37. Ceci renverse et détruit totalement votre parti, et je connais trop votre esprit pour que vous n’en soyez pas frappé. Car, s’il suffit, comme vous le dites, de communiquer avec des pécheurs pour que l’Église périsse sur la terre (et c’est pour cela que vous vous êtes séparés de nous), elle avait déjà péri tout entière lorsque, selon l’opinion de Cyprien, elle admettait dans son sein des gens sans baptême ; dans ce cas il n’y avait plus d’Église où Cyprien lui-même pût naître à la foi, et bien moins encore votre chef et votre père Donat, venu au monde longtemps après Cyprien. Mais, si à l’époque où les gens sans baptême étaient admis, il y avait cependant une Église qui enfantait Cyprien, qui enfantait Donat, il en résulte clairement que les justes ne sont pas souillés par les fautes d’autrui, quand ils communiquent avec les pécheurs.
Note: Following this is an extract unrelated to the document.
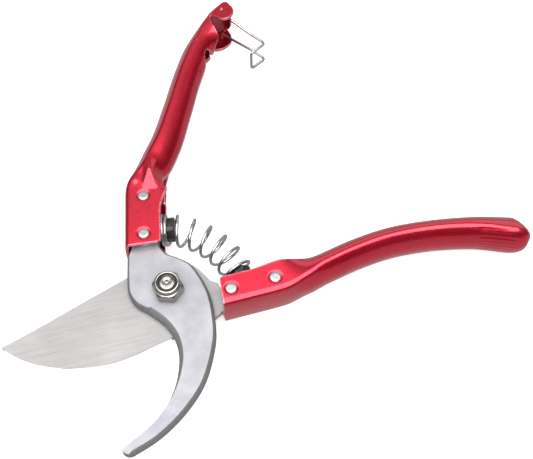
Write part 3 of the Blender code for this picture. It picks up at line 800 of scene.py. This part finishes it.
def hook_plate(finish):
    """Counter blade. Its front rim is drawn in more where it was ground, beside the jaw."""
    spacing = 0.7
    throat = smooth_path([(-16.2, 13.6), (-15.4, 4.0), (-14.4, -1.5), (-11.5, -5.6), (-7.6, -7.8)], spacing)
    jaw = smooth_path([(-7.0, -8.2), (-1.2, -12.6), (3.0, -18.2), (5.0, -26.4), (3.6, -36.9),
                       (-1.6, -46.8), (-11.6, -55.9)], spacing)
    tip = smooth_path([(-12.1, -56.7), (-11.7, -57.8), (-10.6, -58.5), (-9.4, -58.7)], 0.3)
    back = smooth_path([(-8.2, -58.3), (0.1, -52.7), (8.0, -44.4), (14.2, -34.0), (17.2, -21.3),
                        (17.1, -11.7), (14.4, -0.3), (8.2, 10.0), (2.4, 13.6), (-1.2, 14.9),
                        (-3.3, 17.0)], spacing)
    tang = tang_outline(LEFT, root_spine(LEFT_STATIONS))[::-1]
    outline = throat + jaw + tip + back + tang
    draw_in = [1.0] * len(throat)
    draw_in += [1.9 - 1.55 * smoothstep(0.25, 0.75, run) for run in np.linspace(0, 1, len(jaw))]
    draw_in += [0.4] * len(tip) + [1.15] * len(back) + [0.5] * len(tang)
    inward = loop_inward(outline)
    rows = ((HOOK_THICK, 1.0), (HOOK_THICK - 0.1, 0.93), (2.5, 0.12), (2.2, 0.0),
            (LEFT.plate_low + 0.25, 0.0), (LEFT.plate_low, 0.16))
    loops = []
    for height, share in rows:
        loop = np.array(outline) + inward * np.array(draw_in)[:, None] * share
        loops.append((height, loop))
    return plate("hook_blade", loops, finish, "hook_side", "ground_steel", "hook_plate",
                 plate_holes(LEFT), 30.0)


def cutting_blade(finish):
    """A flat plate towards the hook, hollow ground to its cutting edge from behind."""
    edge = smooth_path([(-58.1, -20.6), (-52.1, -24.1), (-45.8, -26.3), (-38.4, -27.6),
                        (-31.2, -27.9), (-15.9, -25.3), (1.7, -16.7)], 1.0)
    boss = smooth_path([(14.4, 5.6), (8.4, 11.4), (0.0, 14.2), (-8.5, 11.2), (-24.3, 1.3),
                        (-47.2, -13.8), (-57.6, -20.2)], 1.0)
    tang = tang_outline(RIGHT, root_spine(RIGHT_STATIONS))
    back = [(10.0, -13.0), (16.2, -9.6)] + tang + [(17.2, 4.6)] + boss
    spine_start = Vector((-58.1, -20.6))
    spine_slope = Vector((33.8, 21.9)).normalized()
    chord = (Vector(edge[-1]) - Vector(edge[0])).normalized()
    up = Vector((-chord.y, chord.x))
    outline = edge + back
    reach = []
    for index, point in enumerate(edge):
        run = (Vector(point) - spine_start).dot(spine_slope)
        drop = (spine_start + spine_slope * run - Vector(point)).length
        fade = min(1.0, (len(edge) - 1 - index) / 6)
        reach.append(min(8.0, 0.55 * drop) * fade)
    reach += [0.0] * len(back)
    rim = loop_inward(outline)
    is_back = np.array([0.0] * len(edge) + [1.0] * len(back))
    low = RIGHT.plate_low
    high = RIGHT.plate_high
    rows = [(high, 0.0, 0.22), (high - 0.22, 0.0, 0.0), (high - 0.3, 0.0, 0.0)]
    for step in range(1, 7):
        share = step / 6
        rows.append((high - 0.3 - (high - 0.3 - low) * share ** 0.8, share, 0.22 if step == 6 else 0.0))
    loops = []
    for height, ground, chamfer in rows:
        loop = np.array(outline) + np.array(reach)[:, None] * ground * np.array(up)
        loop = loop + rim * (is_back * chamfer)[:, None]
        loops.append((height, loop))
    return plate("curved_blade", loops, finish, "blade_side", "ground_steel", "cutting_blade",
                 plate_holes(RIGHT), 25.0)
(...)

Il vous devient donc impossible de justifier la séparation par laquelle vous êtes sortis de l’unité, et en vous s’accomplit cet oracle de la sainte Écriture : « Le fils méchant se donne pour juste, mais il ne se lave pas de la souillure de sa séparation[5]. »

38. On ne s’égale pas à Cyprien parce que, à cause de la similitude des sacrements, on n’ose pas rebaptiser les hérétiques eux – mêmes, comme on ne s’égale pas à Pierre parce qu’on ne force pas les gentils à judaïser. Cette faute de Pierre, sa correction même sont renfermées dans les Écritures canoniques ; mais ce n’est pas dans les livres canoniques, c’est dans les livres de Cyprien et dans les lettres d’un concile que nous trouvons que cet évêque a énoncé sur le baptême un sentiment contraire à la règle et à la coutume de l’Église. Il n’y a pas trace qu’il ait rectifié cette opinion ; toutefois il est permis de penser qu’un tel homme s’est corrigé sur ce point, et peut-être la preuve de son retour à cet égard a-t-elle été anéantie par ceux qui se sont trop réjouis de cette erreur et n’ont pas voulu se priver d’un aussi grand patronage. Il ne manque pas de gens d’ailleurs qui soutiennent que ce sentiment n’a jamais été Celui de Cyprien, et qu’on l’a présomptueusement et faussement produit sous son nom. En effet, quelque illustre que soit un évêque, le texte de

  1. L’évêque Agrippin fut le successeur de saint Cyprien sur le siège de Carthage.
  2. Philip. III, 15-16
  3. Ps. CXVI, 2, 3
  4. Concile de Carthage en 256.
  5. Prov. XXIV, selon les Septante.